**Task**.
Where the data below has the string "model", return the whole line.

===== Source material =====

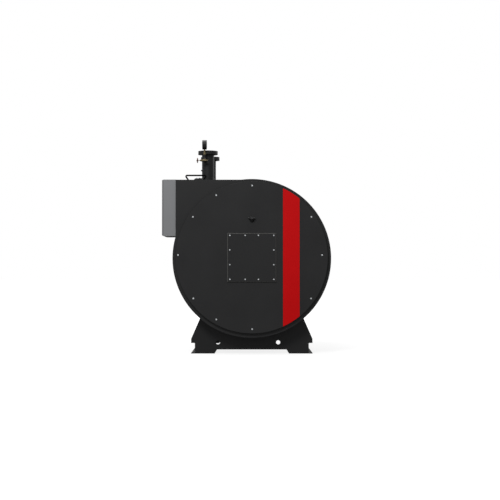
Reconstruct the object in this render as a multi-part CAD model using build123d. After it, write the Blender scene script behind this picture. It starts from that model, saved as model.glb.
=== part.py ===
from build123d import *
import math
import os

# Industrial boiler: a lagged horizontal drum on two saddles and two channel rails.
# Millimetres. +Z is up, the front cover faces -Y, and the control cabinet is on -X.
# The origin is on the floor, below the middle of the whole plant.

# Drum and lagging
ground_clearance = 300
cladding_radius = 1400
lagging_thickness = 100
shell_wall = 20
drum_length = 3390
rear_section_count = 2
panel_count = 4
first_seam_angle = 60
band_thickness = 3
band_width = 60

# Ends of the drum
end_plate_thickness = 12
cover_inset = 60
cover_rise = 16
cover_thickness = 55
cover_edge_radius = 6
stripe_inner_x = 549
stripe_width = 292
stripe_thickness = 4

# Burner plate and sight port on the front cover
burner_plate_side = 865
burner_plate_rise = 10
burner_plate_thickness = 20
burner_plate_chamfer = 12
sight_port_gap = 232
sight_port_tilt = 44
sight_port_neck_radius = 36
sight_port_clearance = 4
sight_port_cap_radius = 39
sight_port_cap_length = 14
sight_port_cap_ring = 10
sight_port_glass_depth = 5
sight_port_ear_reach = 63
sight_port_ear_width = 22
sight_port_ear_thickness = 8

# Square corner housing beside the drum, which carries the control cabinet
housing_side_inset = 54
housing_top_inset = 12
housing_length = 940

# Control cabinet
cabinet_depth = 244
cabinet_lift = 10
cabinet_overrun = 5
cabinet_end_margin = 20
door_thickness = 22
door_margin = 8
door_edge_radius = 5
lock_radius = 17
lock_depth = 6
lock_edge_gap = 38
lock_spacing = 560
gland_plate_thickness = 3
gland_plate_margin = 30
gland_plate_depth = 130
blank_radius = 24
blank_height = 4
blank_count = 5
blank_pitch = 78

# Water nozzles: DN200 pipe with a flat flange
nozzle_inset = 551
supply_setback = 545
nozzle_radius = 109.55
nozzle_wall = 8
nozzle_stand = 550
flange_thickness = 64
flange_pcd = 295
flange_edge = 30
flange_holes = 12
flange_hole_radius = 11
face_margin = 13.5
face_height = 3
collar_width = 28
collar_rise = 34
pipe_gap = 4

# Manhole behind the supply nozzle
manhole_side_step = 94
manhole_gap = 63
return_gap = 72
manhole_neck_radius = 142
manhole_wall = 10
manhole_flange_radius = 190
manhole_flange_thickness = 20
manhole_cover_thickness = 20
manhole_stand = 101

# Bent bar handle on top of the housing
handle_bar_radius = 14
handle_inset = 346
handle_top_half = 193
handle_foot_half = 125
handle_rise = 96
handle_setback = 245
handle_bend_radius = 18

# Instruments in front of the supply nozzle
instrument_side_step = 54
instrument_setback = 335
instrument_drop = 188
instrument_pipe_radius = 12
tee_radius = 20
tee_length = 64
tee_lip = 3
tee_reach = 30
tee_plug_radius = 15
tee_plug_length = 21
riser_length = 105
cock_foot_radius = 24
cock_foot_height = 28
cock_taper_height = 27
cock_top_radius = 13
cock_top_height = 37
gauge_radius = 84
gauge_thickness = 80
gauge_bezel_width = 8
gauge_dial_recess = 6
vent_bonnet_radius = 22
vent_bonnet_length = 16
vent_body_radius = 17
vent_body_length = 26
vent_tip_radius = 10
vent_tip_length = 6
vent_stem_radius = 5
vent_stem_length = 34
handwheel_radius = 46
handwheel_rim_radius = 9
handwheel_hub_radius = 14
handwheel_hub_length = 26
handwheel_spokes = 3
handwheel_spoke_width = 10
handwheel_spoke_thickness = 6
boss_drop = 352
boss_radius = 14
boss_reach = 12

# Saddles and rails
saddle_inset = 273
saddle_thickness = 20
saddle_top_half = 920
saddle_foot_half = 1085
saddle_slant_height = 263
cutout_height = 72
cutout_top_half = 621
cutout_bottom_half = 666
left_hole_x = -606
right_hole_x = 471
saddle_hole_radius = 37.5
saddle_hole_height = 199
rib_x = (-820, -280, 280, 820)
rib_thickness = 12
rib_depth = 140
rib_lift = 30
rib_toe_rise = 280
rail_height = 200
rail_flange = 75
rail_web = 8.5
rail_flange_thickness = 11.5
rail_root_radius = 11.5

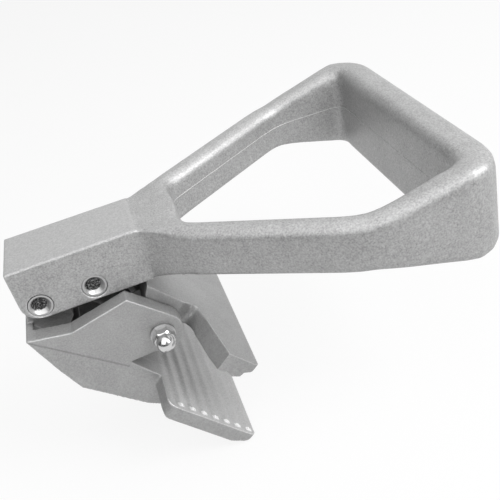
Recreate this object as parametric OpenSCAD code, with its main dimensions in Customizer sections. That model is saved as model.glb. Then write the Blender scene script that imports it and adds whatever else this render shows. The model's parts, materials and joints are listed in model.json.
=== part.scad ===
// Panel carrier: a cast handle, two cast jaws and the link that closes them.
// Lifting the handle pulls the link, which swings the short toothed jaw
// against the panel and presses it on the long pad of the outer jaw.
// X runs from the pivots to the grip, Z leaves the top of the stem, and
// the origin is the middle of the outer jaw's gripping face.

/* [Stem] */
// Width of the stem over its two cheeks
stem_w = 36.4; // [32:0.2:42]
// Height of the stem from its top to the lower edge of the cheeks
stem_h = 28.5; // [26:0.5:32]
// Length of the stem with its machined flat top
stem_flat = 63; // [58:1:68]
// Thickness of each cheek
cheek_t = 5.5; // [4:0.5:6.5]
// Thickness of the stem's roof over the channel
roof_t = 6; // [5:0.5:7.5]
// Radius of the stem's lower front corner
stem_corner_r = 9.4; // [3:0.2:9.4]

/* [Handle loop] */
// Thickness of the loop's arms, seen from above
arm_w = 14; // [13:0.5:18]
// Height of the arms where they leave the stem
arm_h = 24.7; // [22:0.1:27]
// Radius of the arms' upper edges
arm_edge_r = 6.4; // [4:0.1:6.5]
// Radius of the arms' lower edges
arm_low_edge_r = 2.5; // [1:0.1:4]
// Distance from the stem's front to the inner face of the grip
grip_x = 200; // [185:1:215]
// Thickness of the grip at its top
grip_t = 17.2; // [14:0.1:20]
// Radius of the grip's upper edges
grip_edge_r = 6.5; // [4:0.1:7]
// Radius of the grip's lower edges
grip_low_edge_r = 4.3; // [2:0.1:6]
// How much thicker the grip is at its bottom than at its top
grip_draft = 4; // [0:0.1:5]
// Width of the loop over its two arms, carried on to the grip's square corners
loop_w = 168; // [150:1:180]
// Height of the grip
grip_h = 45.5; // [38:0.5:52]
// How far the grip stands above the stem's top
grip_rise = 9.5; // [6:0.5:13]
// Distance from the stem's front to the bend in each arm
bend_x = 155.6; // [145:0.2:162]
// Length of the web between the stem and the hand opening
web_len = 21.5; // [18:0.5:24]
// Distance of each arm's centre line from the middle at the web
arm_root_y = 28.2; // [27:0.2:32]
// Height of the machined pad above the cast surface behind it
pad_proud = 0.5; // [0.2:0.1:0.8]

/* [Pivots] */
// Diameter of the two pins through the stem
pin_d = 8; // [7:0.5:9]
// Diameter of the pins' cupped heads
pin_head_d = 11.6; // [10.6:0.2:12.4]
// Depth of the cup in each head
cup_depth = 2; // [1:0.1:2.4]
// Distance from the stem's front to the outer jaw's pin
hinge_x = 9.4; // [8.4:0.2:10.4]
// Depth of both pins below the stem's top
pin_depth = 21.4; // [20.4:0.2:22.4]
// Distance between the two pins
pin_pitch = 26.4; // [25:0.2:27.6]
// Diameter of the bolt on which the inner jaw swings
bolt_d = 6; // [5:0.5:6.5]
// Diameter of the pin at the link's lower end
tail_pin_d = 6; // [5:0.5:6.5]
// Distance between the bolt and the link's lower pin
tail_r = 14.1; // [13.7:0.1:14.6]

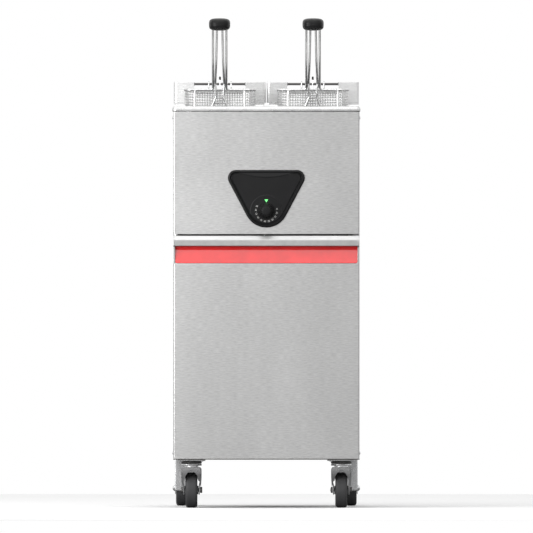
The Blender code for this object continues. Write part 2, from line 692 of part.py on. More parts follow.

=====

**Response to this task**.
Reconstruct the object in this render as a multi-part CAD model using build123d. After it, write the Blender scene script behind this picture. It starts from that model, saved as model.glb.
Recreate this object as parametric OpenSCAD code, with its main dimensions in Customizer sections. That model is saved as model.glb. Then write the Blender scene script that imports it and adds whatever else this render shows. The model's parts, materials and joints are listed in model.json.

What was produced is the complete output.